** REQUIREMENTS **
Extract each line of the data and write it out again exactly.

** INFORMATION PROVIDED **
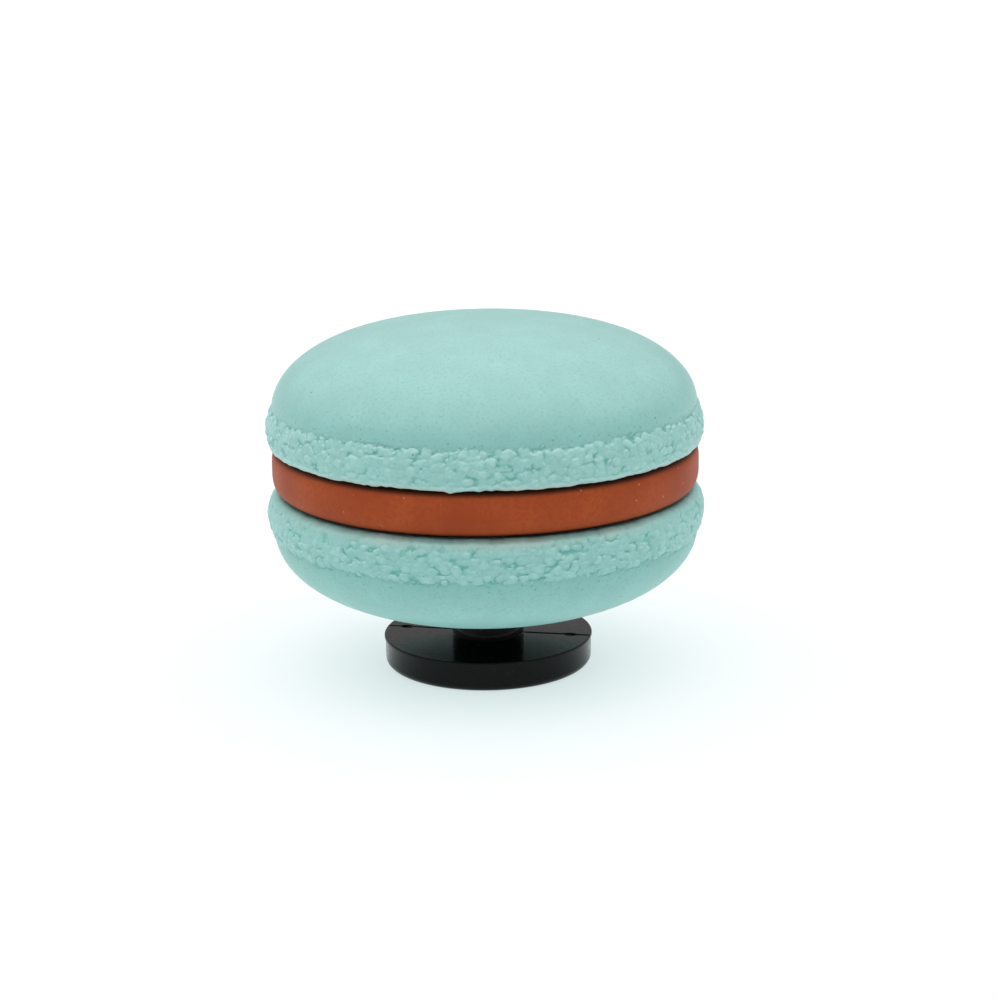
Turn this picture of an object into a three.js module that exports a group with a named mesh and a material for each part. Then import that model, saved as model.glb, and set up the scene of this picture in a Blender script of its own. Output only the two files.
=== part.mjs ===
// Shoe charm in the shape of a macaron, standing on its own push-in plug.
//
// Two moulded shells with pebbled feet face each other across a filling disc, and a button on
// a short post is set under the lower shell. Units are millimetres, +Z is up, and the origin is
// the centre of the button's flat underside.

import * as THREE from 'three';

// The stack, from the ground up. Each level is a whole number of eighths of a millimetre, so
// that it is exact in 32-bit numbers and the faces that touch lie in one plane.
const BUTTON_THICKNESS = 1.75;
const POST_LENGTH = 1.75;
const LOWER_SHELL_HEIGHT = 6.875;
const FILLING_THICKNESS = 2.75;
const UPPER_SHELL_HEIGHT = 6.75;

// The plug: button and post, moulded in one.
const BUTTON_RADIUS = 5.98;
const BUTTON_SIDE_RADIUS = 5.92;
const BUTTON_RIM_HEIGHT = 0.3;
const BUTTON_RIM_BREAK = 0.08;
const BUTTON_LOWER_ROUNDING = 0.44;
const POST_RADIUS = 2.05;
const POST_FILLET = 0.2;

// The filling disc: a bulging rim between two narrow grooves, and a core that carries the shells.
const FILLING_RADIUS = 12.02;
const FILLING_CORE_RADIUS = 10.2;
const FILLING_RIM_ROUNDING = 0.84;
const LOWER_GROOVE = 0.25;
const UPPER_GROOVE = 0.25;
const FILLING_EDGE_POWER = 3.2;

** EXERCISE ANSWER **
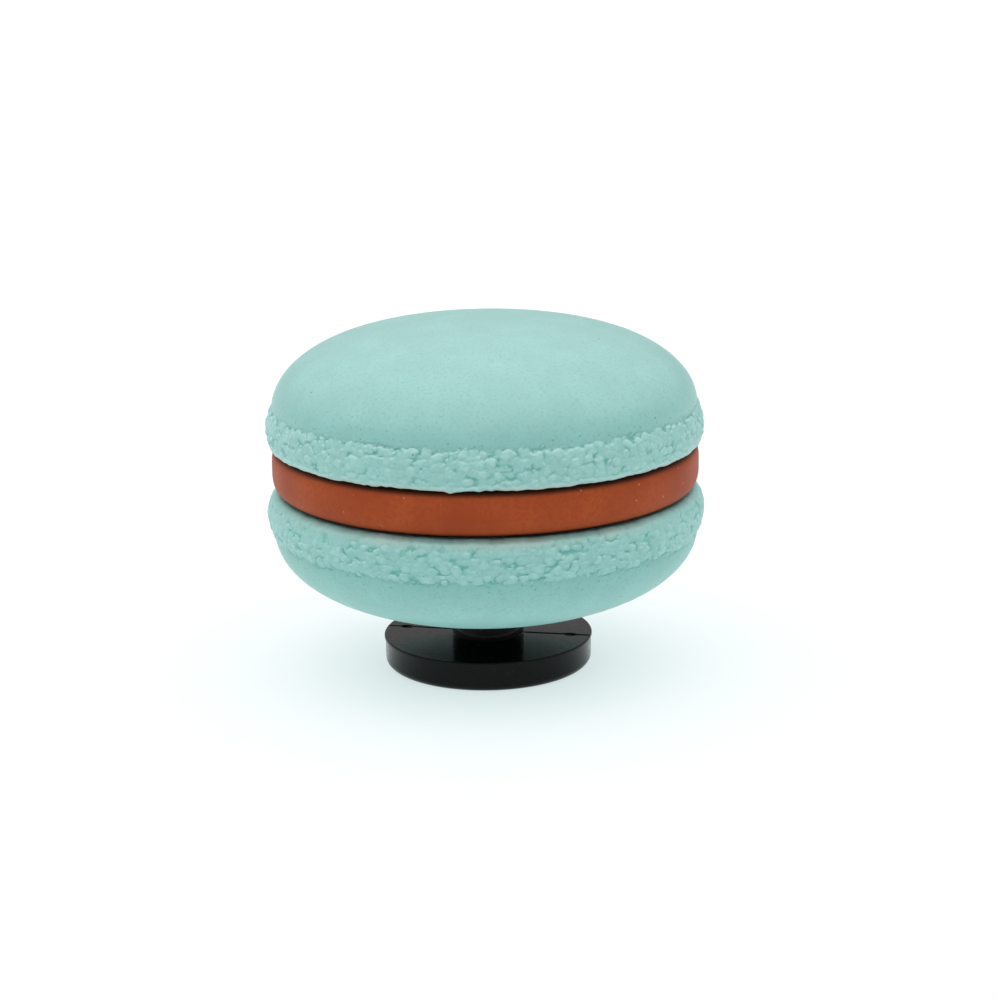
Turn this picture of an object into a three.js module that exports a group with a named mesh and a material for each part. Then import that model, saved as model.glb, and set up the scene of this picture in a Blender script of its own. Output only the two files.
=== part.mjs ===
// Shoe charm in the shape of a macaron, standing on its own push-in plug.
//
// Two moulded shells with pebbled feet face each other across a filling disc, and a button on
// a short post is set under the lower shell. Units are millimetres, +Z is up, and the origin is
// the centre of the button's flat underside.

import * as THREE from 'three';

// The stack, from the ground up. Each level is a whole number of eighths of a millimetre, so
// that it is exact in 32-bit numbers and the faces that touch lie in one plane.
const BUTTON_THICKNESS = 1.75;
const POST_LENGTH = 1.75;
const LOWER_SHELL_HEIGHT = 6.875;
const FILLING_THICKNESS = 2.75;
const UPPER_SHELL_HEIGHT = 6.75;

// The plug: button and post, moulded in one.
const BUTTON_RADIUS = 5.98;
const BUTTON_SIDE_RADIUS = 5.92;
const BUTTON_RIM_HEIGHT = 0.3;
const BUTTON_RIM_BREAK = 0.08;
const BUTTON_LOWER_ROUNDING = 0.44;
const POST_RADIUS = 2.05;
const POST_FILLET = 0.2;

// The filling disc: a bulging rim between two narrow grooves, and a core that carries the shells.
const FILLING_RADIUS = 12.02;
const FILLING_CORE_RADIUS = 10.2;
const FILLING_RIM_ROUNDING = 0.84;
const LOWER_GROOVE = 0.25;
const UPPER_GROOVE = 0.25;
const FILLING_EDGE_POWER = 3.2;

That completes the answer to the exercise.